Et nous trinquons à la Badoit.

- Vous déjeunez avec nous, décide le militaire. Mais comme vous n'avez pas téléphoné pour annoncer votre arrivée, ce sera à la fortune du pot. Sinon, je vous aurais préparé un civet au sang.

- J'ai essayé d'appeler quatre fois depuis l'aéroport, mais votre ligne était toujours occupée.

- C'est étonnant. Nous n'avons pas bougé de la maison et personne n'a téléphoné.

Madame élucide le mystère: elle a débranché pour avoir la paix.

Nous passons à table. Personne ne vient. Le troisième couvert m'était destiné. Transmission de pensée, sans doute. Dès le hors-d’œuvre, le général m'explique la raison de son installation dans le Var, en 1983.

- je suis arrivé au mois de novembre. Sur ordre, évidemment. J'avais une couverture de directeur administratif dans une société dont je ne vous parlerai pas. Ma mission était toute bête : prendre la suite d'un collègue à la tète d'une équipe de dix hommes. Notre travail consistait à surveiller les hommes politiques ayant des installations militaires sur le territoire de leur commune, à surveiller les relations des syndicalistes des arsenaux, à surveiller les fournisseurs des armées et leurs fréquentations. Bref, à être les oreilles dans les murs... je me suis retrouvé avec beaucoup de gros dossiers sur les bras. Le premier, c'était l'affaire Édouard Soldani, maire socialiste de Draguignan et prédécesseur d'Arreckx à la présidence du Conseil général. Cinq jours avant l'attentat dont il a été victime, j'avais appris qu'il allait être déglingué.

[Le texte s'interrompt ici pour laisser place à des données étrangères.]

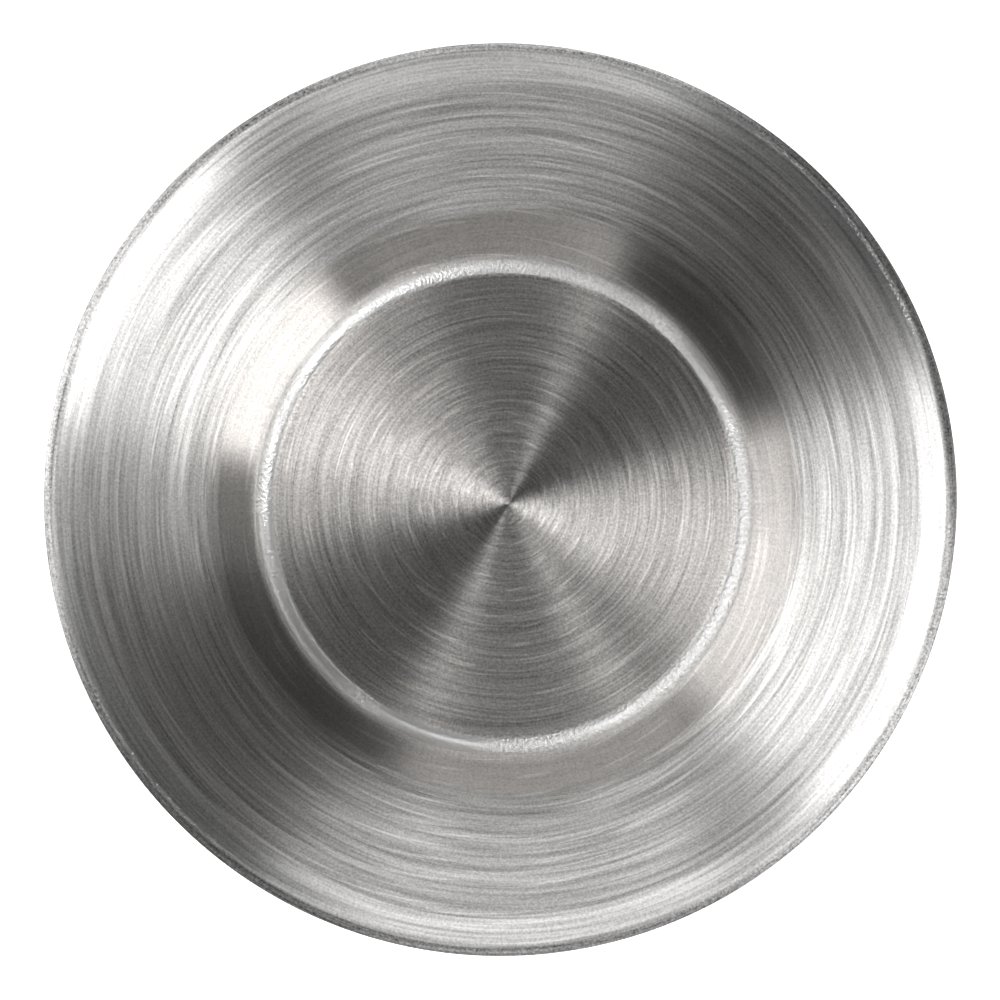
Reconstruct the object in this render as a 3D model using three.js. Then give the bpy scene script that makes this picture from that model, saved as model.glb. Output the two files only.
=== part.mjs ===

Pas tué, déglingué. Amoché, quoi. Mais je ne savais ni quand ni où. J'ai fait remonter l'information, mais cela n'a servi à rien. Soldani s'est fait tirer dessus. Avec des chevrotines spéciales à chaînette. Des cartouches difficiles à trouver en France. L'enquête a été bâclée, inutile de le dire.

Ce serait peut-être bien de le dire quand même... je vous l'ai déjà dit au téléphone: ceux qui ont tiré sur lui ont aussi été chargés de l'enquête.

J'écarquille les yeux.

- Ne me regardez pas comme ça!

- Vous vous rendez compte de ce que vous dites?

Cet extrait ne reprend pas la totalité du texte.